Combs brought the star power to the stage as the audience sang along to many of the singer/songwriter’s hits, including his debut No. 1 “Hurricane” and its follow-up chart-topper “When It Rains It Pours.” It was the story behind his latest single, “Beautiful Crazy,” however, that drew a collective “awww” from the audience.

“[This] is the most important song I’ve ever written. I got engaged this past year. This is the song that helped me pull it off because it definitely was not the guy I look at in the mirror every day that pulled it off,” he said. “This is the song that won her heart. ... We weren’t even dating at the time when I wrote it. She could have been like, ‘You’re creepy. Don’t write songs about me.’ I probably would have been writing songs about her for the rest of my life even if she said that.”

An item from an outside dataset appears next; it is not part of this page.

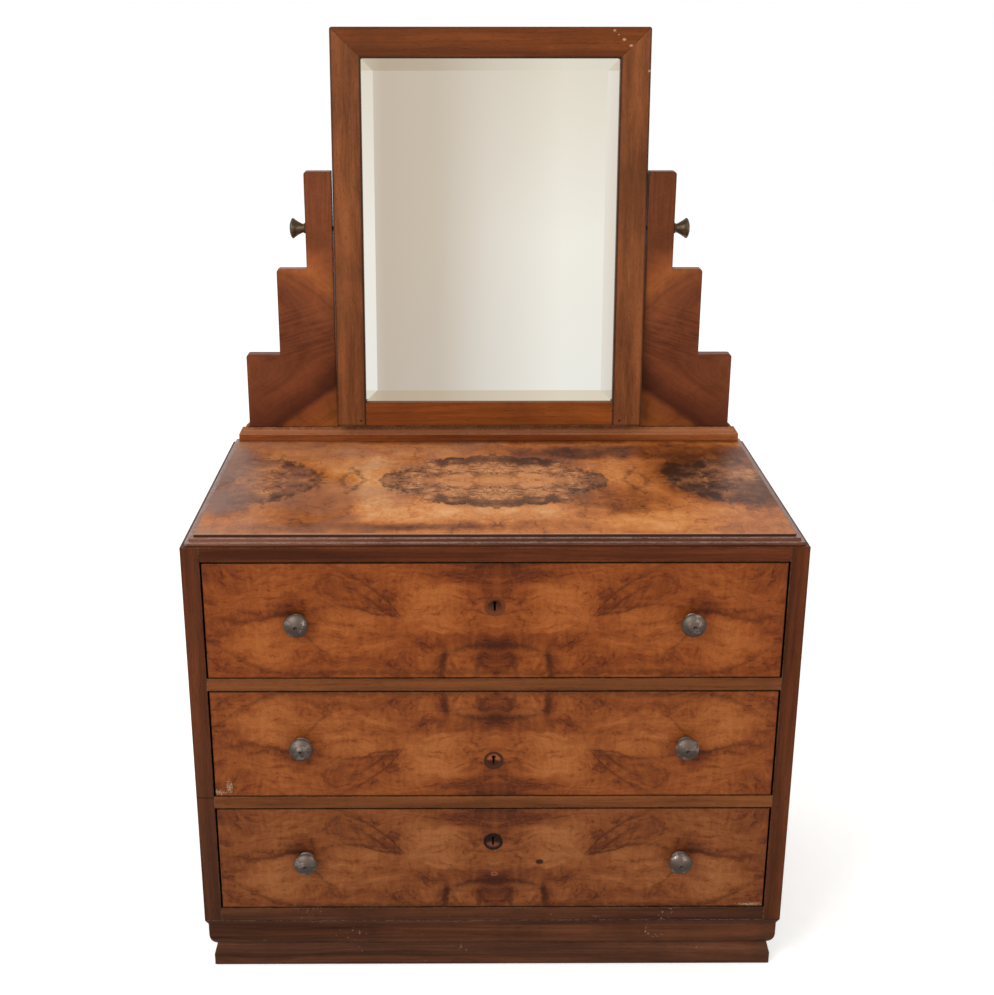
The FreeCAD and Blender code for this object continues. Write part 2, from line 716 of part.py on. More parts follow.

Both Galyon and Kear are parents, and each songwriter told comical stories about their children’s reaction to their songs. Galyon, who delivered a stirring performance of Dan + Shay’s Grammy-winning hit “Tequila,” said her 5-year-old daughter recently asked her, “Mom, why did God make tequila?” Kear joked that he will never win a Father of the Year award as his young daughter’s favorite song is Bentley’s “Drunk on a Plane.”  

Additional highlights included Kear receiving a standing ovation after he sang a moving rendition of Lady Antebellum’s Grammy-winning record of the year “Need You Now”; Osborne creating a group sing-along as he performed Sam Hunt’s 34-week chart-topper “Body Like a Back Road”; and McGill’s story of learning he was nominated for a Grammy with Cole Swindell’s “Break Up in the End” while perched in a tree during a deer hunting trip. Throughout the night, the camaraderie between each songwriter was apparent.

“It’s really special to be in a town like Nashville where we’re all real friends and we all cheer for each other,” Galyon said. "That doesn’t happen in other cities. It’s cool that I get to be in Nashville to do this thing called writing songs. Country music is my first love and it will be my last love.”

Gorley closed the evening with Blake Shelton’s “I Lived It,” his latest Grammy-nominated single, which Gorley wrote about his youth.

“Country music in Nashville is a unique thing,” he says. “It’s not just about making up and breaking up. It’s about tequila, it’s about a body like a back road, it’s about scratch-off tickets. It can be about the way you walk, the way you talk, and there’s so much subject matter involved that we get to cover as writers because you’ve all been through that and can relate to that.”